As always, create a new colab R notebook. Please include the title “Problem set 6”, your name, the date, and any collaborators somewhere at the top.

Dataset information

In this pset, we will return to the data from Problem set 3. To remind you, here is the data.

The dataset below includes data simulated from work done by Carolyn Rovee-Collier. Dr. Rovee-Collier developed a new way to study very young babies’ ability to remember things over time: the “mobile conjugate reinforcement paradigm”. See a video of this paradim here and a nice description from Merz et al (2017) here:

“In this task, one end of a ribbon is tied around an infant’s ankle and the other end is connected to a mobile hanging over his/her crib. Through experience with this set-up, the infant learns the contingency between kicking and movement of the mobile. After a delay, the task is repeated, and retention is measured by examining whether the infant kicks more during the retention phase than at baseline (i.e., spontaneous kicking prior to the learning trials; Rovee-Collier, 1997). Developmental research using the mobile conjugate reinforcement paradigm has demonstrated that both the speed of learning and length of retention increase with age”

"https://kathrynschuler.com/datasets/rovee_collier_1989.csv"

The simulated dataset includes 4 variables:

ratio - the measure of retention
day - the delay in days (1 through 14)
age - the age group: 2 month olds or 3 month olds
age_recoded - the age group recoded as 0 (2 month olds) and 1 (3 month olds)

Suppose you would like to predict the babies’ retention ratio by day and age (as you did in pset 3).

Problem 1: Data exploration

Load the dataset and perform the following exploratory data analysis
Examine the dataset’s structure (glimpse), summary statistics, and handle missing values if any.
Visualize the pairwise relationship between the response variable and each of the three explanatory variables using appropriate plots (scatter plots, histograms, etc.).

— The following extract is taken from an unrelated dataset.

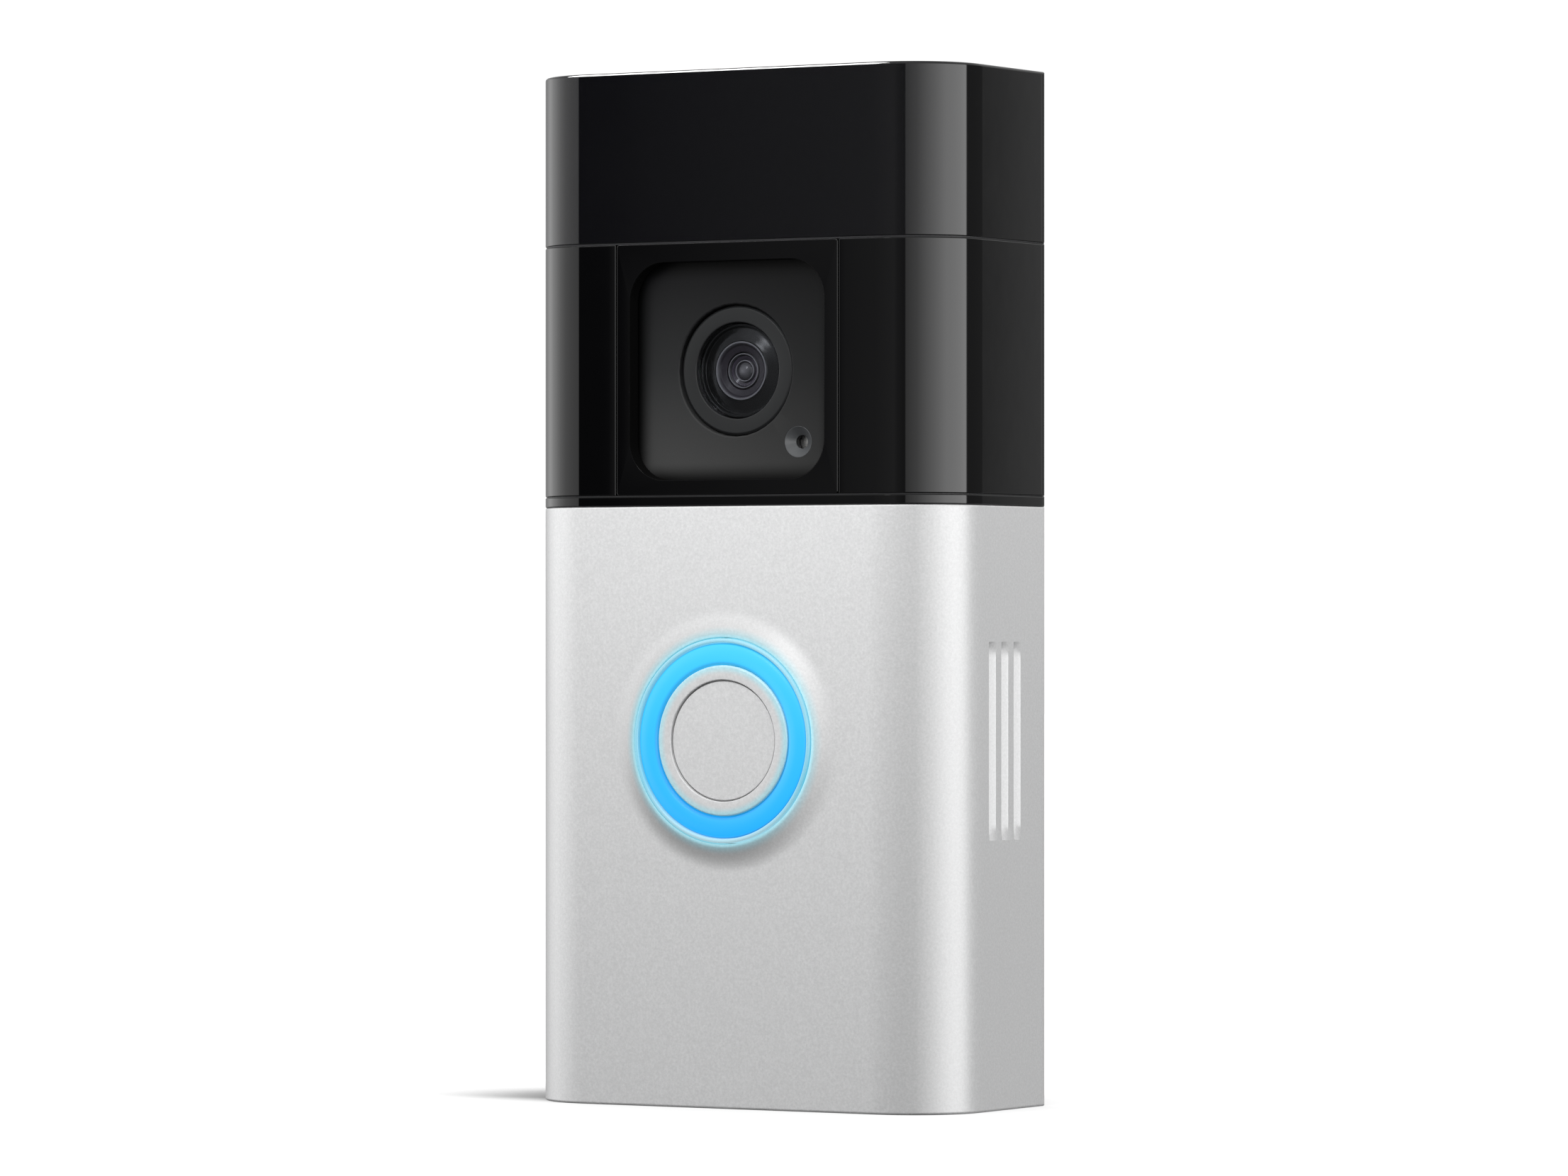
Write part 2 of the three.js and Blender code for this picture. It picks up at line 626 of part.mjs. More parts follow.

Problem 2: Model specification

Choose an appropriate type of model and explain why you’ve selected this model (e.g. regression, classification)
Specify the functional form of the model with an equation in a colab text block (e.g. \(y = \beta_0\)).
Specify the model in R code (e.g. y ~ 1)

Problem 3: Model fitting

Fit the specified model.
What does the model tell us? How does babies’ retention ratio change with age and day?
What is the meaning of the intercept of this model?

Problem 4: Conditions for inference

Use the check_model function to test whether the conditions for inference are satisfied.
Does the model satisfy the conditions for Linearity, Normality, and Equality? For each condition, describe what it refers to and explain how the plot returned by check_model suggests whether it does (or does not) satisfy the condition.
Is the condition for Independence satisfied? Explain why or why not. If not, describe some options for fixing this.

Problem 5: Hypothesis testing models

Perform a hypothesis test on your model with anova
Is there a significant main effect of age or day? How do you know?
Interpret what this means for the research question: How does babies’ retention ratio change with age and day?

Problem 6: Model predictions

Using the coefficients returned from your model in Problem 3 what is the model’s predicted retention ratio for:
- a baby who is 2 months old after a delay of 5 days?
- a baby who is 3 months old after a delay of 20 days?
- a baby who is 2 months old after a delay of -2 days? This one doesn’t make sense (we can’t have a delay of -2 days). Does the model generate a prediction in this case? How should we interpret this prediction?